>> Begin SUPPLIED RECORDS

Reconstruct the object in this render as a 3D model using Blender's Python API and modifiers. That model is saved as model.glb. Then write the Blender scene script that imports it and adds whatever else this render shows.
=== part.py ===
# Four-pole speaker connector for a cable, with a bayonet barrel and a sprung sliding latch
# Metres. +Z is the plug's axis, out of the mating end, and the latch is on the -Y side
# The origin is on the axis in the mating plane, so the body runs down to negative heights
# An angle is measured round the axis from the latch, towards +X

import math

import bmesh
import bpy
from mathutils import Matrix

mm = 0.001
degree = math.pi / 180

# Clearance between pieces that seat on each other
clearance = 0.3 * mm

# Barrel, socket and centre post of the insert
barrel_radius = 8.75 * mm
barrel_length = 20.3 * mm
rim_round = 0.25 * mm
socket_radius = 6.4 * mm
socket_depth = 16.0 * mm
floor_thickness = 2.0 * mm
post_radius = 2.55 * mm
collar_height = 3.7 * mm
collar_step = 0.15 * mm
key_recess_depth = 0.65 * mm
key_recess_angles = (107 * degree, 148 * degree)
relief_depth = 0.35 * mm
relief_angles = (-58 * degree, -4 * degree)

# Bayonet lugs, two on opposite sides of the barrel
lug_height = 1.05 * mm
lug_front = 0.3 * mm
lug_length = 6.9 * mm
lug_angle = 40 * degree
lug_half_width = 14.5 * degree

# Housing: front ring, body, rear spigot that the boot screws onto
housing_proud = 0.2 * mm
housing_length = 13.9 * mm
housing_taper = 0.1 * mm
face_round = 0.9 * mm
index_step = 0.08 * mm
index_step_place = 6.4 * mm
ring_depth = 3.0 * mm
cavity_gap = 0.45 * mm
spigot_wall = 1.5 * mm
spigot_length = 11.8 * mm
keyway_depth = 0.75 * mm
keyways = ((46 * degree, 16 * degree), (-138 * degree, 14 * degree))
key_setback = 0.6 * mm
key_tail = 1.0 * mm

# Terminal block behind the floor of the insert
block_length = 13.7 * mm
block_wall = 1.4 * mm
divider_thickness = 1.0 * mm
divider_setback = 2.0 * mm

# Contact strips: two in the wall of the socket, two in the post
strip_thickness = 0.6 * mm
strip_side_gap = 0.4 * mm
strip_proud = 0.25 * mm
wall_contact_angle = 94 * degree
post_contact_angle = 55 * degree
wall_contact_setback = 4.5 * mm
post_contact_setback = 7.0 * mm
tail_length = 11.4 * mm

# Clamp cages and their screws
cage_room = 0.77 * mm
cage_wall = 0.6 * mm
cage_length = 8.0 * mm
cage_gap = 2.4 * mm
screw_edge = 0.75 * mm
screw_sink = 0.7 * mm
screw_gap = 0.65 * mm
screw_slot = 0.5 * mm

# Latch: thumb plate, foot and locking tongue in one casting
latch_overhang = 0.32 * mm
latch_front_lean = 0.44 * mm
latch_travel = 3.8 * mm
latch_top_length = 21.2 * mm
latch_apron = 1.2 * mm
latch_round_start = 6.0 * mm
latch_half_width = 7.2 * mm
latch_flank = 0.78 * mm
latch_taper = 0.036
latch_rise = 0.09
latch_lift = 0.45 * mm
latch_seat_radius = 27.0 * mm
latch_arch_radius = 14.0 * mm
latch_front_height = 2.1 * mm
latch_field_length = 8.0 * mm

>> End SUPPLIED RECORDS
>> Begin SUPPLIED RECORDS

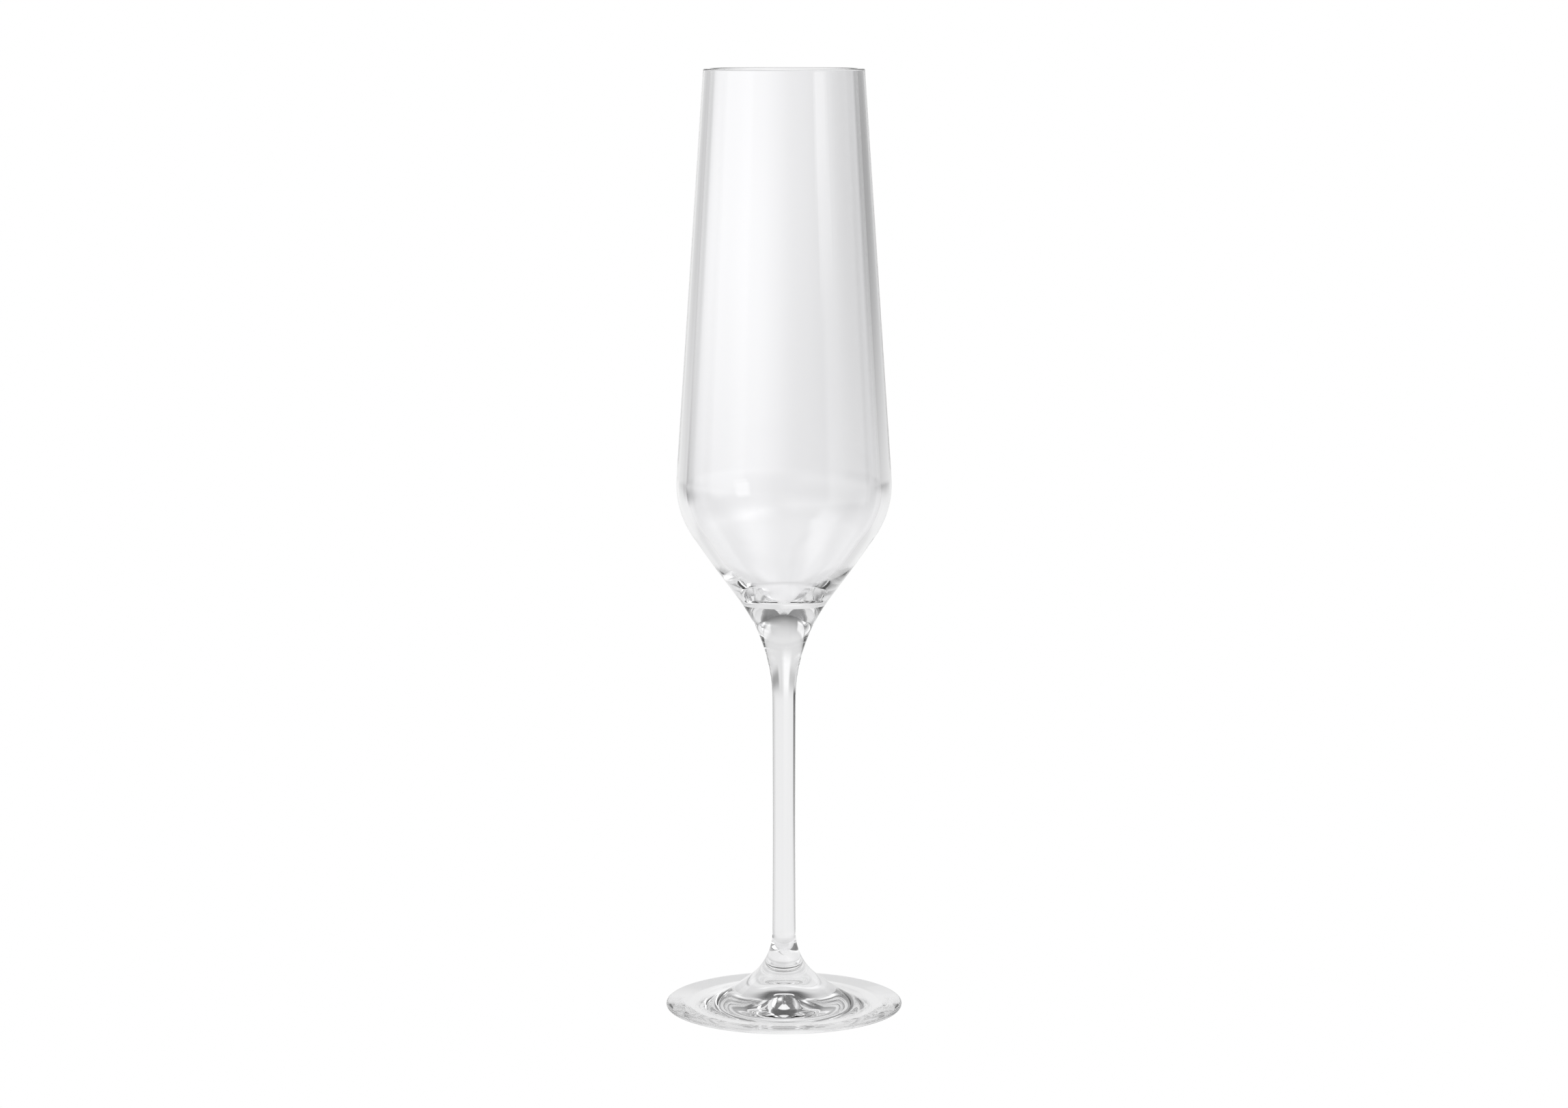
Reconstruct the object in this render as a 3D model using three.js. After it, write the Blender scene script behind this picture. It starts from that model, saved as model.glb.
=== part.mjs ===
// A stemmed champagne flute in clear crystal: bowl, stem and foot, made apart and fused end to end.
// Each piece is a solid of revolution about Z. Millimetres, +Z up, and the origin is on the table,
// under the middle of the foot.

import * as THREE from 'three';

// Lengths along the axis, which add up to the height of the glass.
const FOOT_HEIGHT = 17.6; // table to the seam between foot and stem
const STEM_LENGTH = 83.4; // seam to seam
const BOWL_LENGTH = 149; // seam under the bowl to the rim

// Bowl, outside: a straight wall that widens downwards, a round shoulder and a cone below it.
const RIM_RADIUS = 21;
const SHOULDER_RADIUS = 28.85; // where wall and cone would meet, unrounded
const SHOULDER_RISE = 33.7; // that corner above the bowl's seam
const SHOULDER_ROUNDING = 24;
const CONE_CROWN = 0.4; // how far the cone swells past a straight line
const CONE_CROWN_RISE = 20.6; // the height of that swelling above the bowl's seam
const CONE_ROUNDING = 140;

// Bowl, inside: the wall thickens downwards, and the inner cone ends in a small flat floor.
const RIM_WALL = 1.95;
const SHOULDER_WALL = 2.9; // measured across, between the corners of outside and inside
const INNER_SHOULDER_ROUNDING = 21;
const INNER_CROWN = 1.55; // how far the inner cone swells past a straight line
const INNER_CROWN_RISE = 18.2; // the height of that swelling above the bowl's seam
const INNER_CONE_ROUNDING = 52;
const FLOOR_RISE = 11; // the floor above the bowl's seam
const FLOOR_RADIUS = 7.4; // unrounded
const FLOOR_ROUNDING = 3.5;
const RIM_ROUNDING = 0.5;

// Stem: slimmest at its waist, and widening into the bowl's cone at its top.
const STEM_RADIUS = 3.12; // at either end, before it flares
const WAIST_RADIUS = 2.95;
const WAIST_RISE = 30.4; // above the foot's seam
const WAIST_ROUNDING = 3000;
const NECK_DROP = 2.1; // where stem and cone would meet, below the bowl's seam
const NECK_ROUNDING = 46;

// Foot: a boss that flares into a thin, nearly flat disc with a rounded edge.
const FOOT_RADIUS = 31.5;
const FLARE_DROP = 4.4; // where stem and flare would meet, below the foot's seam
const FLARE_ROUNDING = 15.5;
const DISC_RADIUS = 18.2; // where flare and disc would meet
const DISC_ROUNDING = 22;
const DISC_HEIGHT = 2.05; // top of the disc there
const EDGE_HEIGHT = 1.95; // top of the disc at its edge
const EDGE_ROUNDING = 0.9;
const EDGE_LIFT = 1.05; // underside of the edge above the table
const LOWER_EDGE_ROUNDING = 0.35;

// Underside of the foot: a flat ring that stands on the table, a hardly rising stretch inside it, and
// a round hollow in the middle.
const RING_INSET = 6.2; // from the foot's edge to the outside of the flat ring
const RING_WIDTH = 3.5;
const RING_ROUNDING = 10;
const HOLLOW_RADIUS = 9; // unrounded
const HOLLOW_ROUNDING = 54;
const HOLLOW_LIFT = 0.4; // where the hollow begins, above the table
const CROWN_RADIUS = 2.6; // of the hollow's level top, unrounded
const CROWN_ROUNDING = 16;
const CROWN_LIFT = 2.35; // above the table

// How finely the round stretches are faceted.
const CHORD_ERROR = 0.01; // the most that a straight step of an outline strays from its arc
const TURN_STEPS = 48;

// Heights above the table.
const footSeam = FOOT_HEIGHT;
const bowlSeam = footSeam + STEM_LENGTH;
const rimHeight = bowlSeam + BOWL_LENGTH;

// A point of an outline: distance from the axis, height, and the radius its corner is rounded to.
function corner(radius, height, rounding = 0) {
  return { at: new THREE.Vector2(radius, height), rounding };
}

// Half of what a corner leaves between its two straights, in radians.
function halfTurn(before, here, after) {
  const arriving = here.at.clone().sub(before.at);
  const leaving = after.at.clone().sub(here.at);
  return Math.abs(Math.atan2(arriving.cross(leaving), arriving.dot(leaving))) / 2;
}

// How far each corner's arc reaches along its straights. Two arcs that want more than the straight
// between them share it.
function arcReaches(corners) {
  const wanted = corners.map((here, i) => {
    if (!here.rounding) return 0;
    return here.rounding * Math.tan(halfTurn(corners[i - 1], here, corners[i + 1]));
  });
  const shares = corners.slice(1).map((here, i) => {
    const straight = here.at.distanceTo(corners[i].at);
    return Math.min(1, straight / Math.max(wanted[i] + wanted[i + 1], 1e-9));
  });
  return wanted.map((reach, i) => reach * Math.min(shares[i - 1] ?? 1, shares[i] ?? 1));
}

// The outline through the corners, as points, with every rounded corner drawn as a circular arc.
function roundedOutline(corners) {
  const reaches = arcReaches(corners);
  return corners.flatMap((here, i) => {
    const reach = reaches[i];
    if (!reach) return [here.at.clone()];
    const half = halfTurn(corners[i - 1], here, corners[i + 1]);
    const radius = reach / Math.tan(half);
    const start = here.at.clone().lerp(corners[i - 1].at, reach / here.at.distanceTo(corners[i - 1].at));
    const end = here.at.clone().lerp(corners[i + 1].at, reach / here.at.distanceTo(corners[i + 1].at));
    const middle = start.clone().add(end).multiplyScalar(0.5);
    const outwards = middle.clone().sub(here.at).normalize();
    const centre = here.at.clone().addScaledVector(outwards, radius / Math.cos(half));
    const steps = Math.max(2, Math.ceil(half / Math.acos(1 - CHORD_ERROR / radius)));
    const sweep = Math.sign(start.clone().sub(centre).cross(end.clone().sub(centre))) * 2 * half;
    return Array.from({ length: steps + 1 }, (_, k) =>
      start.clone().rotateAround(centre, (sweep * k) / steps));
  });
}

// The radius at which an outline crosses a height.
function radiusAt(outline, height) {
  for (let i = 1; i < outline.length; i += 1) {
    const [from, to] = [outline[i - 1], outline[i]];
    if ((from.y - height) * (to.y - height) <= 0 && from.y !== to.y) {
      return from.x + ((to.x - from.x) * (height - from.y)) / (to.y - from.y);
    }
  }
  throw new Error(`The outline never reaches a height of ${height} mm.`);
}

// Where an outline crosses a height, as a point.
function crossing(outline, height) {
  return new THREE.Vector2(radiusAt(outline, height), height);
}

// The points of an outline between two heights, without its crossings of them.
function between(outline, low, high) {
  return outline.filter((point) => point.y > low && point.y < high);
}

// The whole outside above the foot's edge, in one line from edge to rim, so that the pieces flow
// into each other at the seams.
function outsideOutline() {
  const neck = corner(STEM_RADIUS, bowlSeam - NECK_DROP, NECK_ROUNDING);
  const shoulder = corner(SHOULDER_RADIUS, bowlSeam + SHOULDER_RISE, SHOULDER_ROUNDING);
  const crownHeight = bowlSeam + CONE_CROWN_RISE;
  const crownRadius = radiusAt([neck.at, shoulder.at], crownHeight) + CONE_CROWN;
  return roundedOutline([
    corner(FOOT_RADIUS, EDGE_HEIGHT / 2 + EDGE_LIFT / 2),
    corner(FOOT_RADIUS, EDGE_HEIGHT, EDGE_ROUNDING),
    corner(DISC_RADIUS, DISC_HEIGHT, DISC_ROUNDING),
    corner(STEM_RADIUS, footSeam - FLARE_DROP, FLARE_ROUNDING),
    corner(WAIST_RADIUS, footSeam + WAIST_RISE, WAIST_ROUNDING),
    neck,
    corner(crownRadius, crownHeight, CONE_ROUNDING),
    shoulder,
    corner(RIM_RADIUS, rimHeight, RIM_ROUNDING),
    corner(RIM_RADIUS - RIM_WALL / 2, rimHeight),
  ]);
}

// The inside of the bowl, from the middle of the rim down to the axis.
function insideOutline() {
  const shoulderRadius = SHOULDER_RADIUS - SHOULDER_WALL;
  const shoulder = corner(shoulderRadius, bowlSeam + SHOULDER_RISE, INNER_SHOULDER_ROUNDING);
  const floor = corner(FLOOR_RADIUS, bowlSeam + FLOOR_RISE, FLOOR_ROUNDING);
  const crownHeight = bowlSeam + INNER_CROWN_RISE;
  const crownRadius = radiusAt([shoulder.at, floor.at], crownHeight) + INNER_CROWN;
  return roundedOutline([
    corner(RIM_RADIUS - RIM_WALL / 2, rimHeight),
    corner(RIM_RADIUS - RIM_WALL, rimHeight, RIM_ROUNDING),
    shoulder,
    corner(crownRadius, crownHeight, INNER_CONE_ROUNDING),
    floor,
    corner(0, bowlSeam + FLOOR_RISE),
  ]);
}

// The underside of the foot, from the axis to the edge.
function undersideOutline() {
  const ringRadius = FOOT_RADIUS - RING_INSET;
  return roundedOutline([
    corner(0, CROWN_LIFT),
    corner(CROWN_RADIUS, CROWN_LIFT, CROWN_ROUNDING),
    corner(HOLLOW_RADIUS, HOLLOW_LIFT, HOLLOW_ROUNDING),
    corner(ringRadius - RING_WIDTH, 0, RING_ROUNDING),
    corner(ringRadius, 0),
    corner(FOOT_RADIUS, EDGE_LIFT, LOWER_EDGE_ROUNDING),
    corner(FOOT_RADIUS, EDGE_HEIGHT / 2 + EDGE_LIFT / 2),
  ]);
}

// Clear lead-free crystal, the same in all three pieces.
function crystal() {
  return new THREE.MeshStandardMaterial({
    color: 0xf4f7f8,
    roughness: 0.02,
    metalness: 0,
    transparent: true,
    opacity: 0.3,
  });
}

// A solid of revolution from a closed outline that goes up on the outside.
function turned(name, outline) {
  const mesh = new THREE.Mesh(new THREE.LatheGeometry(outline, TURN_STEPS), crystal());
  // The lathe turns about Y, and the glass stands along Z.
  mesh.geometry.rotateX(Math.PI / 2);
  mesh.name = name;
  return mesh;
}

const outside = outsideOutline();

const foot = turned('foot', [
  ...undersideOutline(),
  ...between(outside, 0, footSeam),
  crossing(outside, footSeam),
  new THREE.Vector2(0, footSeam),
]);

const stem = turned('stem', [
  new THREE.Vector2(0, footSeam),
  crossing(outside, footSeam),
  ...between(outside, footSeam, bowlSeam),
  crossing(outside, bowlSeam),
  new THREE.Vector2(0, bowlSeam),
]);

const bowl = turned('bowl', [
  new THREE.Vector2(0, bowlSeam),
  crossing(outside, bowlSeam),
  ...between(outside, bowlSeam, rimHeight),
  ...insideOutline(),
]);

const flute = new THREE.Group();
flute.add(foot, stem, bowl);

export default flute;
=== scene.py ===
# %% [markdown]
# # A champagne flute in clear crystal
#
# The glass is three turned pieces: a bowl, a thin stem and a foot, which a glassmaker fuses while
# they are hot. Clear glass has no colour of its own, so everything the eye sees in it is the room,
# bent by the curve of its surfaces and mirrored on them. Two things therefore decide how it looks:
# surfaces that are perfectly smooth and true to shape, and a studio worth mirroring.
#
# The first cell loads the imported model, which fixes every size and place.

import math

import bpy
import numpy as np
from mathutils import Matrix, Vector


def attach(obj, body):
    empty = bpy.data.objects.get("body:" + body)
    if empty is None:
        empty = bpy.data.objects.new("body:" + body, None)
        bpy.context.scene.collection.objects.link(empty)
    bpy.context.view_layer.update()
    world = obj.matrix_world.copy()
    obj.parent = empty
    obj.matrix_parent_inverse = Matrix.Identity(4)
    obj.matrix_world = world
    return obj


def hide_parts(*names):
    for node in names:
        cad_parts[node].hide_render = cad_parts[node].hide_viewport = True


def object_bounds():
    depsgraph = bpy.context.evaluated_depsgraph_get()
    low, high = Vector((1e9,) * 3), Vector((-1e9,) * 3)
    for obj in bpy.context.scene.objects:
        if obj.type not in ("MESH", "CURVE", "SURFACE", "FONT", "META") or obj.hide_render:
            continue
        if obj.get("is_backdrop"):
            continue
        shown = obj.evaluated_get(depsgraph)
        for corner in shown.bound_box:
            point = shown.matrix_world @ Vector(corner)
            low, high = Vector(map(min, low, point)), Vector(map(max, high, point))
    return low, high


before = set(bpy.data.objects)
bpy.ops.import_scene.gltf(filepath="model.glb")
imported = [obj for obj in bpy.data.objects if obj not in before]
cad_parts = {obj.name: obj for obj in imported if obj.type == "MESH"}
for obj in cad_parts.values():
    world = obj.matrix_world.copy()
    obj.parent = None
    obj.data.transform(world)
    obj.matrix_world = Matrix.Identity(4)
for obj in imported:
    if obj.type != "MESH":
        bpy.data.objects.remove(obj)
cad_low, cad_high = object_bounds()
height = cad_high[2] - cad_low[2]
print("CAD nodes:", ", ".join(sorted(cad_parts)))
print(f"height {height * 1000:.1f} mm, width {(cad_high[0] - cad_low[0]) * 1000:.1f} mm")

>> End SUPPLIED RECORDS
>> Begin SUPPLIED RECORDS

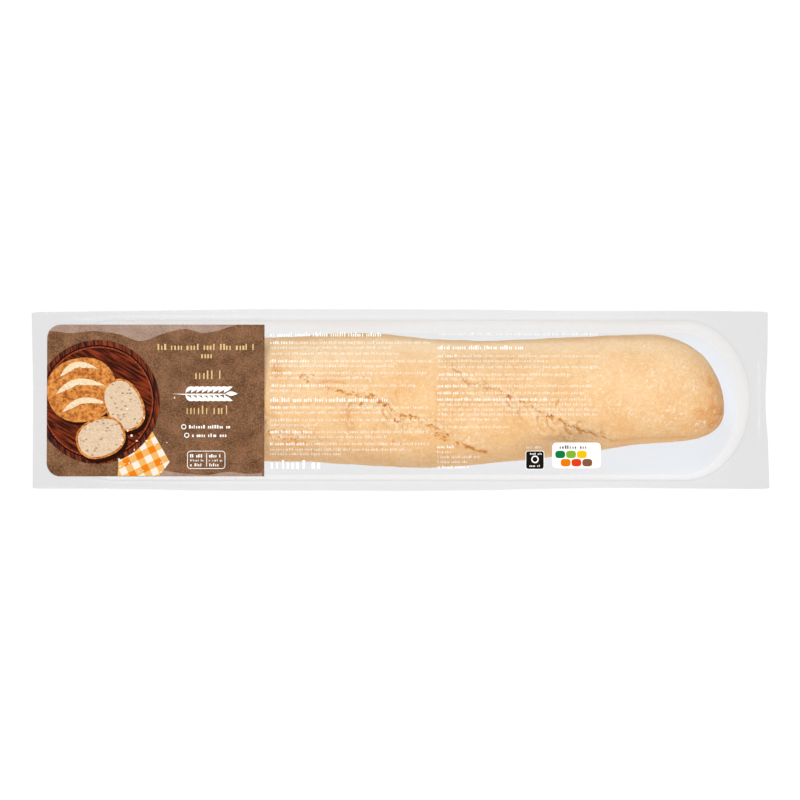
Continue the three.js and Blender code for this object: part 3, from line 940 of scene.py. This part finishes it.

>> End SUPPLIED RECORDS

__WHAT YOU HAVE TO DO__
Output nothing except the lines from the line with "all three pieces." through the line with "obj.parent = empty", copied exactly, end lines included.

__TASK OUTPUT__
// Clear lead-free crystal, the same in all three pieces.
function crystal() {
  return new THREE.MeshStandardMaterial({
    color: 0xf4f7f8,
    roughness: 0.02,
    metalness: 0,
    transparent: true,
    opacity: 0.3,
  });
}

// A solid of revolution from a closed outline that goes up on the outside.
function turned(name, outline) {
  const mesh = new THREE.Mesh(new THREE.LatheGeometry(outline, TURN_STEPS), crystal());
  // The lathe turns about Y, and the glass stands along Z.
  mesh.geometry.rotateX(Math.PI / 2);
  mesh.name = name;
  return mesh;
}

const outside = outsideOutline();

const foot = turned('foot', [
  ...undersideOutline(),
  ...between(outside, 0, footSeam),
  crossing(outside, footSeam),
  new THREE.Vector2(0, footSeam),
]);

const stem = turned('stem', [
  new THREE.Vector2(0, footSeam),
  crossing(outside, footSeam),
  ...between(outside, footSeam, bowlSeam),
  crossing(outside, bowlSeam),
  new THREE.Vector2(0, bowlSeam),
]);

const bowl = turned('bowl', [
  new THREE.Vector2(0, bowlSeam),
  crossing(outside, bowlSeam),
  ...between(outside, bowlSeam, rimHeight),
  ...insideOutline(),
]);

const flute = new THREE.Group();
flute.add(foot, stem, bowl);

export default flute;
=== scene.py ===
# %% [markdown]
# # A champagne flute in clear crystal
#
# The glass is three turned pieces: a bowl, a thin stem and a foot, which a glassmaker fuses while
# they are hot. Clear glass has no colour of its own, so everything the eye sees in it is the room,
# bent by the curve of its surfaces and mirrored on them. Two things therefore decide how it looks:
# surfaces that are perfectly smooth and true to shape, and a studio worth mirroring.
#
# The first cell loads the imported model, which fixes every size and place.

import math

import bpy
import numpy as np
from mathutils import Matrix, Vector


def attach(obj, body):
    empty = bpy.data.objects.get("body:" + body)
    if empty is None:
        empty = bpy.data.objects.new("body:" + body, None)
        bpy.context.scene.collection.objects.link(empty)
    bpy.context.view_layer.update()
    world = obj.matrix_world.copy()
    obj.parent = empty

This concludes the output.